The parallax adjustment on the scope is crucial. The only tools you may use in any field target match to “range” a target (determine it’s distance) are your eyes and your scope. The scope is the better option, and this is achieved most easily and accurately by using parallax. I’ll spare you the lesson in optics, but basically “parallax” is an apparent shift in an object’s position when viewed from different locations. For our purposes, we do not want parallax. We want to destroy all of the parallax. We achieve this by making adjustments to our parallax wheel. One of the greatest benefits of doing this is that if you mark your parallax wheel very carefully, and especially if you use a large wheel for your parallax adjustment, you can fairly accurately gauge distance in your scope. I could go on about this subject for quite some time, but the quick version is that you want to go to a known distance course, adjust your scope to a target at a specific range until it is perfectly clear and the reticle does not move if you move your eye, then make a mark on your wheel showing that yardage. Repeat this for every yardage you can between 10 and 55 yards.

A close look at my hand marked parallax wheel. I use the scope ring as my pointer.

The next thing you’ll need is a “dope chart.” No, this does not rank the best strains of the Mary Jane on the market today. A dope chart can be a written card or even an illustration or drawing telling you what graduation in your reticle to use for a specific distance. You determine this by shooting at a known distance course, noting where your pellets are striking the target when you hold the crosshairs dead on a specific point, and counting the number of mil dots or hash marks your pellet has risen or dropped from that point. The more time you spend making this chart and your parallax wheel, the better you will score.

The rough draft of my “dope chart” for my new Aztec Emerald FFP. I draw the exact reticle on a sheet of paper, mark my yardages, then paste a shrunken version of the final draft onto the backside of my scope cap for quick reference.

Now you will need something to sit on. In Hunter Class, you may have any seat you want as long as it doesn’t have any arms or a back. Most people use a 5 gallon bucket, though many small folding stools and other things are also used. As you can see in the picture below, I added some foam to the lid of my 3 gallon bucket for the ultimate in field comfort. It’s not uncommon to see buckets covered in stickers, and even painted. Let us not forget that the most important part of any shooting competition is looking your best. Add some flare to your rig. Represent!

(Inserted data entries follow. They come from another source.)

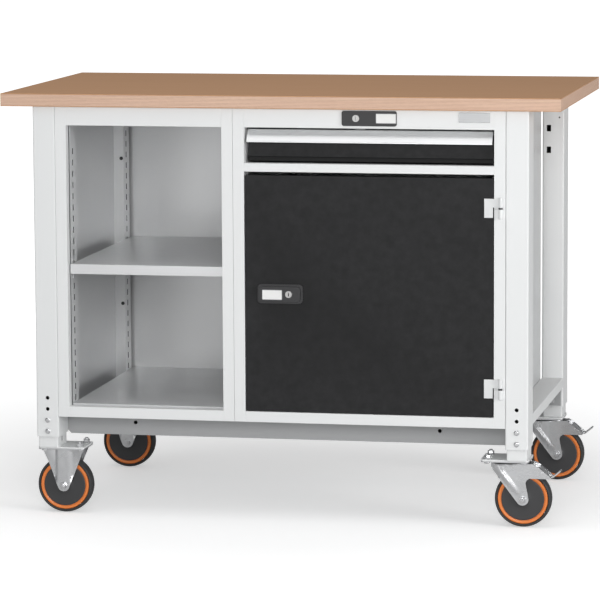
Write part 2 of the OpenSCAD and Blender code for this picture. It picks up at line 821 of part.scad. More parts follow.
// Hinges: the frame leaf carries the lower knuckle and the pin
module hinge_frame_leaves() {
  color(light_sheet) for (z = hinge_zs) {
    translate([hinge_x, hinge_y, z - knuckle_h / 2]) {
      cylinder(d = knuckle_d, h = knuckle_h / 2 - ring_h / 2);
      cylinder(d = hinge_pin_d, h = knuckle_h - 1);
    }
    translate([hinge_x, hinge_y, z - ring_h / 2]) cylinder(d = ring_d, h = ring_h - pass_gap);
    span([open_right[1] + 1, y_front - leaf_t, z - leaf_h / 2],
         [hinge_x + 7, y_front, z - ring_h / 2]);
  }
}
module door_hinge_leaves() {
  color(light_sheet) for (z = hinge_zs) difference() {
    union() {
      translate([hinge_x, hinge_y, z + ring_h / 2])
        cylinder(d = knuckle_d, h = knuckle_h / 2 - ring_h / 2);
      span([leaf_x0, door_face - leaf_t, z - leaf_h / 2],
           [leaf_x0 + leaf_w, door_face, z + leaf_h / 2]);
      span([leaf_x0, door_face - leaf_t, z + ring_h / 2], [hinge_x - 1, door_face, z + leaf_h / 2]);
    }
    translate([hinge_x, hinge_y, z]) cylinder(d = hinge_pin_d + 2 * run_gap, h = knuckle_h);
  }
}

// Door: an outer tray and an inner panel that closes it
module door_panel() {
  color(anthracite) difference() {
    span([door_x0, door_face, door_z0], [door_x1, door_face + door_t - sheet, door_z1]);
    span([door_x0 + sheet, door_face + sheet, door_z0 + sheet],
         [door_x1 - sheet, door_face + door_t, door_z1 - sheet]);
    rod_y(handle_x, handle_z, hub_r + run_gap, door_face - 1, door_face + 2 * sheet);
  }
}
module door_inner_panel() {
  color(anthracite) difference() {
    span([door_x0, door_face + door_t - sheet, door_z0], [door_x1, door_face + door_t, door_z1]);
    rod_y(handle_x, handle_z, hub_r + run_gap,
          door_face + door_t - 2 * sheet, door_face + door_t + 1);
  }
}
module door_handle_plate() {
  color(plastic) difference() {
    round_plate(plate_x0, handle_z - escutcheon_h / 2, escutcheon_l, escutcheon_h, 9,
                door_face - escutcheon_t, door_face);
    rod_y(handle_x, handle_z, hub_r + run_gap, door_face - 2 * escutcheon_t, door_face + 1);
  }
}
// Turning lever with its hub; the lock cylinder sits in the hub
module door_handle() {
  y0 = door_face - escutcheon_t - pass_gap - lever_t;
  color(plastic) difference() {
    union() {
      round_plate(plate_x0 + 5, handle_z - lever_h / 2, lever_l, lever_h, 7, y0, y0 + lever_t);
      rod_y(handle_x, handle_z, hub_r, y0 + 1, hub_end);
    }
    rod_y(handle_x, handle_z, lock_r + run_gap, y0 - 1, hub_end - hub_floor);
  }
}
module door_latch_arm() {
  color(zinc) slab_y(hub_end, hub_end + arm_t) {
    translate([handle_x, handle_z]) circle(arm_w / 2 + 3);
    translate([handle_x - arm_w / 2, handle_z - arm_l]) square([arm_w, arm_l]);
  }
}
module door_lock_plug() {
  y0 = door_face - escutcheon_t - pass_gap - lever_t - plug_proud;
  color(zinc) difference() {
    rod_y(handle_x, handle_z, lock_r, y0, hub_end - hub_floor - pass_gap);
    key_slot(handle_x, handle_z, y0);
  }
}

// Plate of a caster with its four bolt holes
module caster_plate(x, y) {
  difference() {
    translate([x - plate_l / 2, y - plate_w / 2, plate_bottom]) linear_extrude(plate_t)
      round_rect([plate_l, plate_w], plate_r);
    caster_holes(x, y);
  }
}
// Side of a fixed fork: a V down to the axle, w wide at the top
module fork_v(w) {
  p = [w / 2, plate_bottom - wheel_r];
  t = touch(p, fork_tip_r, 1);
  polygon([[-p[0], p[1]], p, t, [0, 0], [-t[0], t[1]]]);
  circle(fork_tip_r);
}
module fixed_forks() {
  color(zinc) for (y = wheel_ys) {
    caster_plate(-caster_x, y);
    for (s = [-1, 1]) difference() {
      translate([-caster_x, y, wheel_r]) {
        side_slab(s, fork_gap, fork_t) fork_v(fork_top_w);
        side_slab(s, fork_gap, fork_t + rib_t) intersection() {
          fork_v(fork_top_w);
          translate([-rib_w / 2, -wheel_r]) square([rib_w, plate_bottom]);
        }
      }
      rod_y(-caster_x, wheel_r, bolt_d / 2 + hole_fit, y - 2 * fork_gap, y + 2 * fork_gap);
    }
  }
}
// Shape in X and Z, from start to start + t beyond the middle, on side s
module side_slab(s, start, t) {
  y0 = s > 0 ? start : -start - t;
  slab_y(y0, y0 + t) children();
}
// Axle bolt with its sleeve, head and nut; side is where the fork ends
module axle(x, y, side) {
  translate([0, y, 0]) {
    rod_y(x, wheel_r, axle_d / 2, -fork_gap, fork_gap);
    rod_y(x, wheel_r, bolt_d / 2, -side - nut_h - 1.5, side + bolt_head_h);
    rod_y(x, wheel_r, bolt_head_d / 2, side, side + bolt_head_h, 6);
    rod_y(x, wheel_r, bolt_head_d / 2, -side - nut_h, -side, 6);
    rod_y(x, wheel_r, washer_d / 2, -side - washer_t, -side);
  }
}
module fixed_axles() { color(zinc) for (y = wheel_ys) axle(-caster_x, y, fork_gap + fork_t + rib_t); }

// Plates, races and kingpins of the swivel casters
module swivel_plates() {
  color(zinc) for (y = wheel_ys) {
    caster_plate(swivel_x, y);
    translate([swivel_x, y, plate_bottom - race_h]) cylinder(r = race_r, h = race_h);
    translate([swivel_x, y, z_head - head_t - pass_gap]) {
      cylinder(d = kingpin_d, h = head_t + 2 * pass_gap);
      translate([0, 0, -kingpin_head_h]) cylinder(d = kingpin_head_d, h = kingpin_head_h);
    }
  }
}
// Side of a swivel fork, in X and Z from its axle: tip, back edge, brake arm
module swivel_side() {
  top = z_head - wheel_r;
  heel = [head_x - head_r + 4, top - 15];
  heel_touch = touch(heel, fork_tip_r, -1);
  arm_bottom = wheel_r - 16;
  polygon([
    [heel[0] - 4, top], [heel[0] - 4, top - 4], heel, heel_touch, [0, 0],
    [fork_tip_r, 0], [7, arm_bottom - 10.5], [9, arm_bottom - 4.5], [15, arm_bottom],
    [pedal_pivot[0] + 18, arm_bottom], [pedal_pivot[0] + 20, arm_bottom + 3],
    [pedal_pivot[0] - 8, top - 6], [pedal_pivot[0] - 18, top]
  ]);
  circle(fork_tip_r);
}
module swivel_fork(y) {
  hinge_r = pedal_pin_d / 2 + run_gap;
  color(zinc) difference() {
    translate([axle_x, y, wheel_r]) {
      for (s = [-1, 1]) side_slab(s, fork_gap, fork_t) swivel_side();
      translate([head_x, 0, z_head - head_t - wheel_r]) linear_extrude(head_t) {
        circle(head_r);
        translate([-head_r + 6, -fork_gap - fork_t]) square([head_r + 22, 2 * (fork_gap + fork_t)]);
      }
      translate([head_x - head_r, -fork_gap - fork_t, z_head - wheel_r - 9])
        cube([4, 2 * (fork_gap + fork_t), 9]);
    }
    translate([swivel_x, y, z_head - 2 * head_t]) cylinder(d = kingpin_d + 2 * run_gap, h = 3 * head_t);
    rod_y(axle_x, wheel_r, bolt_d / 2 + hole_fit, y - 2 * fork_gap, y + 2 * fork_gap);
    rod_y(axle_x + pedal_pivot[0], wheel_r + pedal_pivot[1], hinge_r, y - 2 * fork_gap, y + 2 * fork_gap);
  }
}
module swivel_fork_front() { swivel_fork(y_wheel_front); }
module swivel_fork_rear() { swivel_fork(y_wheel_rear); }
module swivel_axle_front() { color(zinc) axle(axle_x, y_wheel_front, fork_gap + fork_t); }
module swivel_axle_rear() { color(zinc) axle(axle_x, y_wheel_rear, fork_gap + fork_t); }

// Brake pedal: a bent plate on a pin through the fork's arms, with an upturned tip
module brake_pedal(y) {
  p = pedal_pivot;
  color(zinc) translate([axle_x, y, wheel_r]) {
    slab_y(-pedal_w / 2, pedal_w / 2) polygon([
      [p[0] - 24, p[1] + 10], [p[0] - 4, p[1] + 8], [p[0] + 14, p[1] - 10], [p[0] + 24, p[1] - 10],
      [p[0] + 41, p[1] + 4], [p[0] + 39, p[1] + 6], [p[0] + 23, p[1] - 7], [p[0] + 15, p[1] - 7],
      [p[0] - 3, p[1] + 11], [p[0] - 24, p[1] + 13]
    ]);
    for (s = [-1, 1]) side_slab(s, pedal_w / 2 - pedal_t, pedal_t) polygon([
      [p[0] - 8, p[1] + 9], [p[0] - 5, p[1] - 5], [p[0] + 5, p[1] - 5],
      [p[0] + 14, p[1] - 9], [p[0] - 3, p[1] + 9]
    ]);
    rod_y(p[0], p[1], pedal_pin_d / 2, -fork_gap - fork_t - 1, fork_gap + fork_t + 1);
  }
}
module brake_pedal_front() { brake_pedal(y_wheel_front); }
module brake_pedal_rear() { brake_pedal(y_wheel_rear); }

// Tyre with rounded shoulders on a core that turns on the axle's sleeve
module tyre(x, y) {
  half = wheel_w / 2;
  color(plastic) translate([x, y, wheel_r]) rotate([90, 0, 0]) rotate_extrude($fn = 96) {
    translate([core_r, -half]) square([wheel_r - shoulder - core_r, wheel_w]);
    translate([core_r, -half + shoulder]) square([wheel_r - core_r, wheel_w - 2 * shoulder]);
    for (s = [-1, 1]) translate([wheel_r - shoulder, s * (half - shoulder)]) circle(shoulder);
  }
}
module wheel_core(x, y) {
  bore = axle_d / 2 + run_gap;
  color(orange) translate([x, y, wheel_r]) rotate([90, 0, 0]) rotate_extrude($fn = 96) {
    translate([bore, -hub_l]) square([wheel_hub_r - bore, 2 * hub_l]);
    translate([bore, -wheel_w / 2 + core_step]) square([core_r - bore, wheel_w - 2 * core_step]);
  }
}
module tyre_front_left() { tyre(-caster_x, y_wheel_front); }
module tyre_rear_left() { tyre(-caster_x, y_wheel_rear); }
module tyre_front_right() { tyre(axle_x, y_wheel_front); }
module tyre_rear_right() { tyre(axle_x, y_wheel_rear); }
module wheel_core_front_left() { wheel_core(-caster_x, y_wheel_front); }
module wheel_core_rear_left() { wheel_core(-caster_x, y_wheel_rear); }
module wheel_core_front_right() { wheel_core(axle_x, y_wheel_front); }
module wheel_core_rear_right() { wheel_core(axle_x, y_wheel_rear); }

worktop();
leg(-1, -1);  // leg_front_left
leg(1, -1);  // leg_front_right
leg(-1, 1);  // leg_rear_left
leg(1, 1);  // leg_rear_right
lower_side_rails();
upper_side_rails();
front_beam();
rear_beam();
adjustable_feet();
foot_screws();
frame_bolts();
caster_bolts();
shelf_unit_body();
shelf_unit_back();
shelf_unit_front();
shelf_unit_floor();
shelf_unit_uprights();
adjustable_shelf();
shelf_clips();
drawer_unit_body();
drawer_unit_back();
drawer_unit_front();
drawer_unit_floor();
drawer_unit_divider();
drawer_unit_uprights();
lock_plate();
lock_plug();
lock_cam();
runner_outer();
runner_middle();
runner_inner();
drawer_box();
drawer_front();
drawer_handle();
hinge_frame_leaves();
door_panel();
door_inner_panel();
door_hinge_leaves();
door_handle_plate();
door_handle();
door_latch_arm();
door_lock_plug();
fixed_forks();
fixed_axles();
swivel_plates();
swivel_fork_front();
swivel_fork_rear();
swivel_axle_front();
swivel_axle_rear();
brake_pedal_front();
brake_pedal_rear();
tyre_front_left();
wheel_core_front_left();
tyre_rear_left();
wheel_core_rear_left();
tyre_front_right();
wheel_core_front_right();
tyre_rear_right();
wheel_core_rear_right();
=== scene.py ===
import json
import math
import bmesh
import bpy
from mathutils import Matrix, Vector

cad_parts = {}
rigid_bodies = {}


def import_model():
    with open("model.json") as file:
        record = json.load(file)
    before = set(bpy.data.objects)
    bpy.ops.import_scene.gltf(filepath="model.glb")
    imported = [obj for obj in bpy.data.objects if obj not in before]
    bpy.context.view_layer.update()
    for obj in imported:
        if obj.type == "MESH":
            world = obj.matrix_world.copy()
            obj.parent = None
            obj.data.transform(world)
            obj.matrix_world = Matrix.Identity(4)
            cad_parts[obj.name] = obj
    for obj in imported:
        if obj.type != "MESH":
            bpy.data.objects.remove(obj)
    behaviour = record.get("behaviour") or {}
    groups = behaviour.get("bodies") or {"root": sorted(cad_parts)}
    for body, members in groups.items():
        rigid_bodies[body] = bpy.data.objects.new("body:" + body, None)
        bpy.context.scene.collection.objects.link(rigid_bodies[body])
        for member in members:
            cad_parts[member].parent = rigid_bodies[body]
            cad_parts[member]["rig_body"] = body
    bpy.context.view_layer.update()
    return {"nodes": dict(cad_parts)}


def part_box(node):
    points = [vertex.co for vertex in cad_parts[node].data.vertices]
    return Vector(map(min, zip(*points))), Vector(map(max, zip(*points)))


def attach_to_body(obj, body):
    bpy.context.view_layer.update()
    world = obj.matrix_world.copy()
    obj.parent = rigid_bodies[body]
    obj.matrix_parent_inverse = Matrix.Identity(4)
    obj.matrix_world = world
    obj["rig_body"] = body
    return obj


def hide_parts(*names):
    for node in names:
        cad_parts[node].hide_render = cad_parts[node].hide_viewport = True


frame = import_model()

# %% [markdown]
# # Finishing a mobile workbench
# The steel frame, the two cabinets, the drawer, the door and the casters come from the CAD model,
# where every size is settled. This file gives them their real surfaces: powder coat, zinc plating,
# layered beech and rubber, with the small details that a CAD solid leaves out. All lengths here are
# in metres, X runs to the right, Y to the back and Z up from the floor.

# %% [markdown]
# ## Places taken from the CAD
# Little here is placed by eye. A wheel turns round the middle of its tyre, a swivel round the middle
# of its plate, and the frame's four legs stand evenly about one line, so these points are measured
# once and the pieces are set on them.

# %% Places
def middle(node):
    low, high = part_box(node)
    return (low + high) / 2

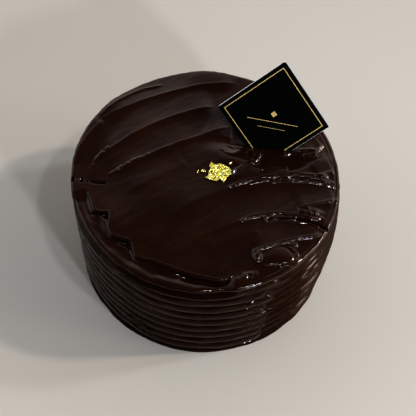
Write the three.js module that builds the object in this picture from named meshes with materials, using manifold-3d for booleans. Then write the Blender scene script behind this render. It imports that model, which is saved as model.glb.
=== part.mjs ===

The last absolutely necessary piece of equipment you’ll need is some shooting sticks. These may only have one or two legs. Most opt for the bipod version, as it’s more stable. My first set of sticks was literally a set of sticks. Well, a couple of 3/4” x 1 ½” boards with a bolt holding them together. They worked wonderfully until I obtained some fancy Primos trigger adjustable shooting sticks. If all you have is a couple of pieces of wood and a bolt….use it. It’ll work great. You can see my actual first set, as well as my new fancy set, in the picture below. Most lanes will be shot from your bucket and sticks, but there are usually two “forced position” lanes in a match. These lanes, you are forced to shoot from the standing off-hand position and/or the kneeling position. I suggest you practice these positions as well as from the sticks.

While that’s just about everything that you need to have, there are also a few items I would recommend that aren’t quite as necessary…but still nice to have. The first is bug spray. There’s nothing worse than trying to mind your shooting fundamentals while something is biting you or making close buzzing passes by your ear. Sunscreen is also a good idea for a match in a field (as opposed to in the sheltered woods). Another nice thing to have is a pellet holder that is quickly accessible and won’t dump them out everywhere.

While there is much more to it than I have touched upon, this should be enough to get you going. Like I said earlier, the more seasoned shooters are always willing to help out and show you the ropes. Don’t be afraid to come because you think you’re unprepared. This is my second year shooting field target, and I’m STILL not fully prepared. If you’re in Ohio, check out the Northeast Ohio Airgunners website. It’s a great group of people, and they run a wicked good match every time. June 15th is the Midwest Airgun Show in Columbus, OH…and June 16th is the corresponding field target match. If you’ll be at the show, come the day after for the match. Even if you don’t shoot, come to watch and learn. I’d just bet that if you’re an airgunner, you’d enjoy the sport of field target. I do, and cannot recommend it highly enough.